Although the United States lacks a uniform federal data privacy policy, consumers still have some protections under federal law. Federal statutes protect certain types of personal information. The Health Insurance Portability and Accountability Act (HIPAA) protects personal health information, and the Family Educational Rights and Privacy Act (FERPA) protects student education records.

U.S. businesses that operate abroad may also be subject to foreign data privacy rules, including the European Union’s General Data Protection Regulation (GDPR). Passed in 2016, the GDPR has become a model for several other countries as they craft their own data privacy legislation.

This week’s Saturday Seminar examines proposals for what a federal data privacy policy could include and how Congress should craft such a law and regulatory framework.

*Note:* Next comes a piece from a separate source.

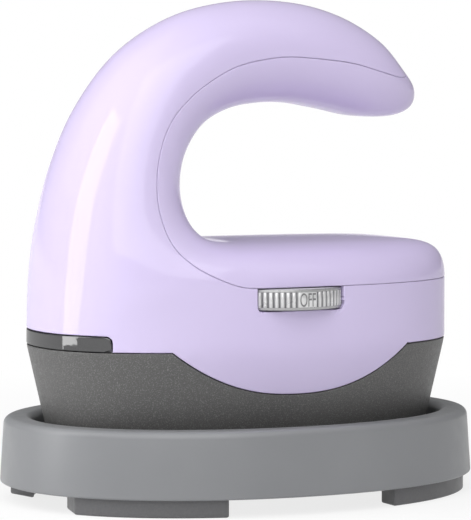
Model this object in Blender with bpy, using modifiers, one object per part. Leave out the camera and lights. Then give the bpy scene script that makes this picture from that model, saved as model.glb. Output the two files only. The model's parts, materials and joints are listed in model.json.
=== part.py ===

  • Congress should implement a single “baseline data-protection law” to address personal data governance issues, Nuala O’Connor of the Center for Democracy and Technology argues in a Council on Foreign Relations report. She contends that a foundational data protection framework could allow companies to comply better with data protection regulations and resolve conflicts between incompatible state and federal policies. According to O’Connor, an effective baseline data protection framework would target all institutions that use personal information, address inconsistencies and gaps in current regulations, include incentives that encourage companies to prevent data breaches, and offer remedies for consumers facing privacy harms.
  • Privacy law and policy will fail without more consideration for the implementation of regulations, David A. Hyman of Georgetown University Law Center and William E. Kovacic of George Washington University Law School claim. In a Fordham Intellectual Property, Media and Entertainment Law Journal article, they suggest two solutions to establish a clear line of authority for implementing federal privacy regulations. First, Hyman and Kovacic argue that the Federal Trade Commission should have enhanced enforcement authority and the ability to spearhead federal privacy regulations while working with other agencies, such as the U.S. Department of Justice and the U.S. Department of Commerce. Alternatively, Hyman and Kovacic propose creating a new agency that would serve as a “national privacy regulator” and assume the privacy-related issues of existing federal agencies.
  • In a recent report, the Brookings Institution’s Cameron F. Kerry, John B. Morris, Jr, Caitlin T. Chin, and Nicol E. Turner Lee offer several key recommendations for a comprehensive federal privacy law. First, Kerry and his coauthors argue that the federal law should preempt, or supersede, inconsistent state privacy laws. Second, federal law should lower the threshold for seeking legal remedies when individuals experience privacy violations. Third, Kerry and his team recommend “narrowing the definition of ‘sensitive data’” that companies cannot collect without express consent. Finally, the authors emphasize protecting individuals’ rights “to request access, correction, deletion, and portability of personal information.”
  • The Charles Koch Institute’s Neil Chilson argues in a Pepperdine Law Review article that federal privacy law should focus on “case-by-case enforcement frameworks where company practices are judged based on consumer outcome,” rather than on “detailed legislation and prescriptive mandatory privacy practices.” Restrictive regulation that requires government permission to innovate will narrow companies’ options, harming consumers, Chilson warns. Instead, he proposes a broad “permissionless approach” with the government regulating only the privacy outcomes and resolving issues on a case-by-case basis. This case-by-case approach can adequately remedy consumer injuries without restricting beneficial information flow, according to Chilson.
  • U.S. lawmakers should embrace a theory of privacy “based upon constraining corporate power and protecting vulnerable consumers,” according to Northeastern University’s Woodrow Hartzog and Washington University’s Neil Richards. In a Boston College Law Review article, Hartzog and Richards argue against an omnibus federal statute to manage data privacy and instead advocate a layered approach that captures several overlapping areas. They claim that lawmakers should further limit data collection and weigh adding rigid data-deletion requirements. In addition, Hartzog and Richards argue in favor of using corporate law as a regulatory tool, which could ensure liability for executives committing privacy violations and create statutory protections for whistleblowers.
  • Any federal data privacy legislation must consider the privacy needs of all people in the United States, “not just elites and industry,” the University of Baltimore School of Law’s Michele E. Gilman claims in an Arizona State Law Journal article. Gilman advocates the European Union’s GDPR as a model for “how to shore up privacy for our most vulnerable communities” and notes that Congress could adopt similar provisions to advance economic justice. For example, the GDPR includes a “right to be forgotten,” which allows individuals to demand that their personal data be deleted if collected. A version of this right in the United States could also address issues around criminal records, which disproportionately impact people of color and may remain on public databases even after expungement, according to Gilman.

The Saturday Seminar is a weekly feature that aims to put into written form the kind of content that would be conveyed in a live seminar involving regulatory experts. Each week, The Regulatory Review publishes a brief overview of a selected regulatory topic and then distills recent research and scholarly writing on that topic.